==== Given data
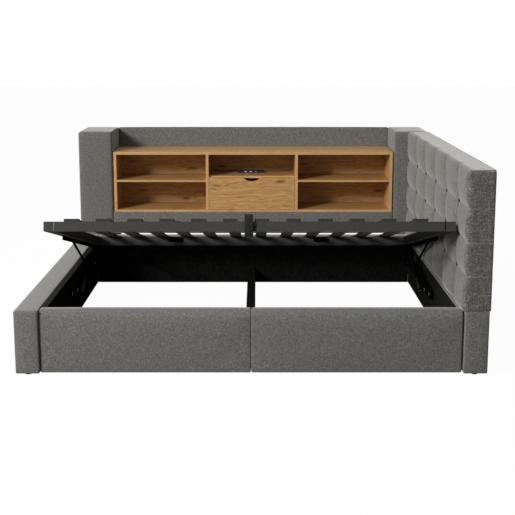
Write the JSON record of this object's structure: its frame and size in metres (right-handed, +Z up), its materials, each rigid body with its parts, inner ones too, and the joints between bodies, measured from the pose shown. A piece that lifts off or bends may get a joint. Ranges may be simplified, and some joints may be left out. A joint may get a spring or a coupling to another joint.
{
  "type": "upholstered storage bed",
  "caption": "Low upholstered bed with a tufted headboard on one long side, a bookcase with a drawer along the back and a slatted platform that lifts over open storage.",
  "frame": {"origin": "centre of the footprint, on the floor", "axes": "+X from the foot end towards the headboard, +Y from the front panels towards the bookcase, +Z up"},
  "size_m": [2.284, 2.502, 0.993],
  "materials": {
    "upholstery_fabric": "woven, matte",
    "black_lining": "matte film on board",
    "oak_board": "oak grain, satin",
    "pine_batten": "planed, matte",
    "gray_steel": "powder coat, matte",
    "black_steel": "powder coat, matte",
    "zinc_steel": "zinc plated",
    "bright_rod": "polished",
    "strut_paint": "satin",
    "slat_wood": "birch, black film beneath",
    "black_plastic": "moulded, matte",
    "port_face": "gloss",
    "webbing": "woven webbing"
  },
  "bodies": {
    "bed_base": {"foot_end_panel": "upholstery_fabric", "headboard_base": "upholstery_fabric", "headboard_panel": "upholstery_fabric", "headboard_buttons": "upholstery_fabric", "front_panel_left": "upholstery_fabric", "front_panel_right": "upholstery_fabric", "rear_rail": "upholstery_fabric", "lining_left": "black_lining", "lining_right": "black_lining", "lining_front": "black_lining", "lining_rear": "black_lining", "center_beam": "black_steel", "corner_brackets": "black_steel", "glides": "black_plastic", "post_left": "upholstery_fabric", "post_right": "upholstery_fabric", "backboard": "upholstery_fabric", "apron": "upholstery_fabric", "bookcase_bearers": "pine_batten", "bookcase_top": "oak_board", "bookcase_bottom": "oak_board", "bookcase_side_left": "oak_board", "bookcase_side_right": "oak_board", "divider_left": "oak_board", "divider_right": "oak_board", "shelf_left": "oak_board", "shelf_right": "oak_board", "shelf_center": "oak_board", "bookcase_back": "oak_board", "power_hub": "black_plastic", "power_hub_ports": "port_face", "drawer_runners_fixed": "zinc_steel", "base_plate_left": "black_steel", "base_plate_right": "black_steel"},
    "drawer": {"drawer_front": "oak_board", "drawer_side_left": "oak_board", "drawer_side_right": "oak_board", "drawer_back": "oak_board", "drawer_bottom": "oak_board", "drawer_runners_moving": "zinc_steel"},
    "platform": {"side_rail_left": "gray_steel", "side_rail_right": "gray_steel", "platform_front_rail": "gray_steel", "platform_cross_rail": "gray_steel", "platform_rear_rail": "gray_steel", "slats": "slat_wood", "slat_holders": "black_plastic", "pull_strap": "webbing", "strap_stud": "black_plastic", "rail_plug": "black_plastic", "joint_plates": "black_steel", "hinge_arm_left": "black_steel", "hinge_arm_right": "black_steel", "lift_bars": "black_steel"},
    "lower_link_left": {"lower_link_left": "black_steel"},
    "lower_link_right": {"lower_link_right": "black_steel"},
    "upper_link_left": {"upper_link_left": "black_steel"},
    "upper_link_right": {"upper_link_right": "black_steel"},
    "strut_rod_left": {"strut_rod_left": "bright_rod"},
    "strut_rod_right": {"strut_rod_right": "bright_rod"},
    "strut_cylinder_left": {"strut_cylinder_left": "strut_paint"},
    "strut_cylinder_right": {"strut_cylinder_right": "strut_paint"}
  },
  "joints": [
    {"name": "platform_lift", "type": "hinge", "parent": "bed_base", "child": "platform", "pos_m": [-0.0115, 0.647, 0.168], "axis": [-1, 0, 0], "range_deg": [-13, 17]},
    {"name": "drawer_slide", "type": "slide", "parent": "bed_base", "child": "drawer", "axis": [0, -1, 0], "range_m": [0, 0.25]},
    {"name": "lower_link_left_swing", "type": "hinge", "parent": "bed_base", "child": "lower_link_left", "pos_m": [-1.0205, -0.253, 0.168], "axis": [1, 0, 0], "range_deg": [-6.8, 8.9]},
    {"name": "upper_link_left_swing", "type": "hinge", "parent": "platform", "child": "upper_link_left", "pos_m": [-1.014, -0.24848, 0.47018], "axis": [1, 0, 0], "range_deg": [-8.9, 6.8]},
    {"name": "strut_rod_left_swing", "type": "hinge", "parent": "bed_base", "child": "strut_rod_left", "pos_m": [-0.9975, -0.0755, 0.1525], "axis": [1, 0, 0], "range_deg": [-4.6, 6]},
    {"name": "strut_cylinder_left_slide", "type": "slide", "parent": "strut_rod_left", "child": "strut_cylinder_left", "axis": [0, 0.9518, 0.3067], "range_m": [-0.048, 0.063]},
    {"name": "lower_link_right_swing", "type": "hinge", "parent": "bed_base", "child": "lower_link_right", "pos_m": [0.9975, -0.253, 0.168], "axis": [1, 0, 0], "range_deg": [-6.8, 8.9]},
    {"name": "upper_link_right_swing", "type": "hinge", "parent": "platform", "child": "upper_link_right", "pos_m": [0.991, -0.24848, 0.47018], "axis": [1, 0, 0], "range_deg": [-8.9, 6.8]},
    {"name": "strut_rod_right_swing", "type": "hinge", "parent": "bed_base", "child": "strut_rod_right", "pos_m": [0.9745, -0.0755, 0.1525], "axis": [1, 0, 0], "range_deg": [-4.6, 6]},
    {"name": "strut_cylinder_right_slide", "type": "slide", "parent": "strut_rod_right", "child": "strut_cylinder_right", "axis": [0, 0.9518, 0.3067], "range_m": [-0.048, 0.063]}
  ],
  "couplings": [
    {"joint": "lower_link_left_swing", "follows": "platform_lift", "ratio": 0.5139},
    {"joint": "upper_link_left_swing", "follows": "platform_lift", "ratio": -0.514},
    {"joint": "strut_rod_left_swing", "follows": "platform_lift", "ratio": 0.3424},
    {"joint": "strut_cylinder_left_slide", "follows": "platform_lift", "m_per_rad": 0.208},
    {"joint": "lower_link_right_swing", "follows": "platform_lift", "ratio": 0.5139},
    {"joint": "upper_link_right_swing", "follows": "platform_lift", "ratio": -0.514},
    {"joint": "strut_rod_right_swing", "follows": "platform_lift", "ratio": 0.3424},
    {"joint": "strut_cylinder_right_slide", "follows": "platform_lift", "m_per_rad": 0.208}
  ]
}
========
» **Task goal**:
Copy all the lines, exactly.

» **Final result**:
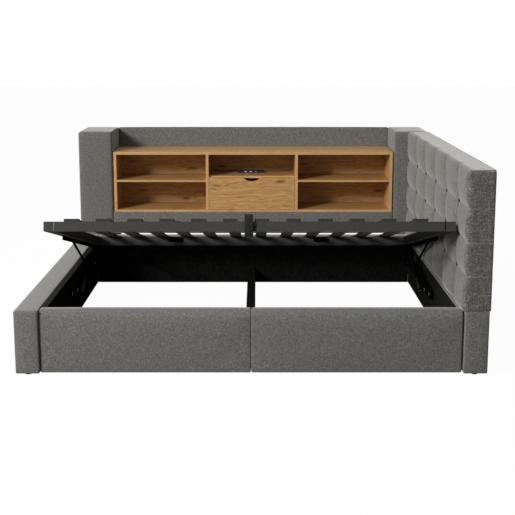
Write the JSON record of this object's structure: its frame and size in metres (right-handed, +Z up), its materials, each rigid body with its parts, inner ones too, and the joints between bodies, measured from the pose shown. A piece that lifts off or bends may get a joint. Ranges may be simplified, and some joints may be left out. A joint may get a spring or a coupling to another joint.
{
  "type": "upholstered storage bed",
  "caption": "Low upholstered bed with a tufted headboard on one long side, a bookcase with a drawer along the back and a slatted platform that lifts over open storage.",
  "frame": {"origin": "centre of the footprint, on the floor", "axes": "+X from the foot end towards the headboard, +Y from the front panels towards the bookcase, +Z up"},
  "size_m": [2.284, 2.502, 0.993],
  "materials": {
    "upholstery_fabric": "woven, matte",
    "black_lining": "matte film on board",
    "oak_board": "oak grain, satin",
    "pine_batten": "planed, matte",
    "gray_steel": "powder coat, matte",
    "black_steel": "powder coat, matte",
    "zinc_steel": "zinc plated",
    "bright_rod": "polished",
    "strut_paint": "satin",
    "slat_wood": "birch, black film beneath",
    "black_plastic": "moulded, matte",
    "port_face": "gloss",
    "webbing": "woven webbing"
  },
  "bodies": {
    "bed_base": {"foot_end_panel": "upholstery_fabric", "headboard_base": "upholstery_fabric", "headboard_panel": "upholstery_fabric", "headboard_buttons": "upholstery_fabric", "front_panel_left": "upholstery_fabric", "front_panel_right": "upholstery_fabric", "rear_rail": "upholstery_fabric", "lining_left": "black_lining", "lining_right": "black_lining", "lining_front": "black_lining", "lining_rear": "black_lining", "center_beam": "black_steel", "corner_brackets": "black_steel", "glides": "black_plastic", "post_left": "upholstery_fabric", "post_right": "upholstery_fabric", "backboard": "upholstery_fabric", "apron": "upholstery_fabric", "bookcase_bearers": "pine_batten", "bookcase_top": "oak_board", "bookcase_bottom": "oak_board", "bookcase_side_left": "oak_board", "bookcase_side_right": "oak_board", "divider_left": "oak_board", "divider_right": "oak_board", "shelf_left": "oak_board", "shelf_right": "oak_board", "shelf_center": "oak_board", "bookcase_back": "oak_board", "power_hub": "black_plastic", "power_hub_ports": "port_face", "drawer_runners_fixed": "zinc_steel", "base_plate_left": "black_steel", "base_plate_right": "black_steel"},
    "drawer": {"drawer_front": "oak_board", "drawer_side_left": "oak_board", "drawer_side_right": "oak_board", "drawer_back": "oak_board", "drawer_bottom": "oak_board", "drawer_runners_moving": "zinc_steel"},
    "platform": {"side_rail_left": "gray_steel", "side_rail_right": "gray_steel", "platform_front_rail": "gray_steel", "platform_cross_rail": "gray_steel", "platform_rear_rail": "gray_steel", "slats": "slat_wood", "slat_holders": "black_plastic", "pull_strap": "webbing", "strap_stud": "black_plastic", "rail_plug": "black_plastic", "joint_plates": "black_steel", "hinge_arm_left": "black_steel", "hinge_arm_right": "black_steel", "lift_bars": "black_steel"},
    "lower_link_left": {"lower_link_left": "black_steel"},
    "lower_link_right": {"lower_link_right": "black_steel"},
    "upper_link_left": {"upper_link_left": "black_steel"},
    "upper_link_right": {"upper_link_right": "black_steel"},
    "strut_rod_left": {"strut_rod_left": "bright_rod"},
    "strut_rod_right": {"strut_rod_right": "bright_rod"},
    "strut_cylinder_left": {"strut_cylinder_left": "strut_paint"},
    "strut_cylinder_right": {"strut_cylinder_right": "strut_paint"}
  },
  "joints": [
    {"name": "platform_lift", "type": "hinge", "parent": "bed_base", "child": "platform", "pos_m": [-0.0115, 0.647, 0.168], "axis": [-1, 0, 0], "range_deg": [-13, 17]},
    {"name": "drawer_slide", "type": "slide", "parent": "bed_base", "child": "drawer", "axis": [0, -1, 0], "range_m": [0, 0.25]},
    {"name": "lower_link_left_swing", "type": "hinge", "parent": "bed_base", "child": "lower_link_left", "pos_m": [-1.0205, -0.253, 0.168], "axis": [1, 0, 0], "range_deg": [-6.8, 8.9]},
    {"name": "upper_link_left_swing", "type": "hinge", "parent": "platform", "child": "upper_link_left", "pos_m": [-1.014, -0.24848, 0.47018], "axis": [1, 0, 0], "range_deg": [-8.9, 6.8]},
    {"name": "strut_rod_left_swing", "type": "hinge", "parent": "bed_base", "child": "strut_rod_left", "pos_m": [-0.9975, -0.0755, 0.1525], "axis": [1, 0, 0], "range_deg": [-4.6, 6]},
    {"name": "strut_cylinder_left_slide", "type": "slide", "parent": "strut_rod_left", "child": "strut_cylinder_left", "axis": [0, 0.9518, 0.3067], "range_m": [-0.048, 0.063]},
    {"name": "lower_link_right_swing", "type": "hinge", "parent": "bed_base", "child": "lower_link_right", "pos_m": [0.9975, -0.253, 0.168], "axis": [1, 0, 0], "range_deg": [-6.8, 8.9]},
    {"name": "upper_link_right_swing", "type": "hinge", "parent": "platform", "child": "upper_link_right", "pos_m": [0.991, -0.24848, 0.47018], "axis": [1, 0, 0], "range_deg": [-8.9, 6.8]},
    {"name": "strut_rod_right_swing", "type": "hinge", "parent": "bed_base", "child": "strut_rod_right", "pos_m": [0.9745, -0.0755, 0.1525], "axis": [1, 0, 0], "range_deg": [-4.6, 6]},
    {"name": "strut_cylinder_right_slide", "type": "slide", "parent": "strut_rod_right", "child": "strut_cylinder_right", "axis": [0, 0.9518, 0.3067], "range_m": [-0.048, 0.063]}
  ],
  "couplings": [
    {"joint": "lower_link_left_swing", "follows": "platform_lift", "ratio": 0.5139},
    {"joint": "upper_link_left_swing", "follows": "platform_lift", "ratio": -0.514},
    {"joint": "strut_rod_left_swing", "follows": "platform_lift", "ratio": 0.3424},
    {"joint": "strut_cylinder_left_slide", "follows": "platform_lift", "m_per_rad": 0.208},
    {"joint": "lower_link_right_swing", "follows": "platform_lift", "ratio": 0.5139},
    {"joint": "upper_link_right_swing", "follows": "platform_lift", "ratio": -0.514},
    {"joint": "strut_rod_right_swing", "follows": "platform_lift", "ratio": 0.3424},
    {"joint": "strut_cylinder_right_slide", "follows": "platform_lift", "m_per_rad": 0.208}
  ]
}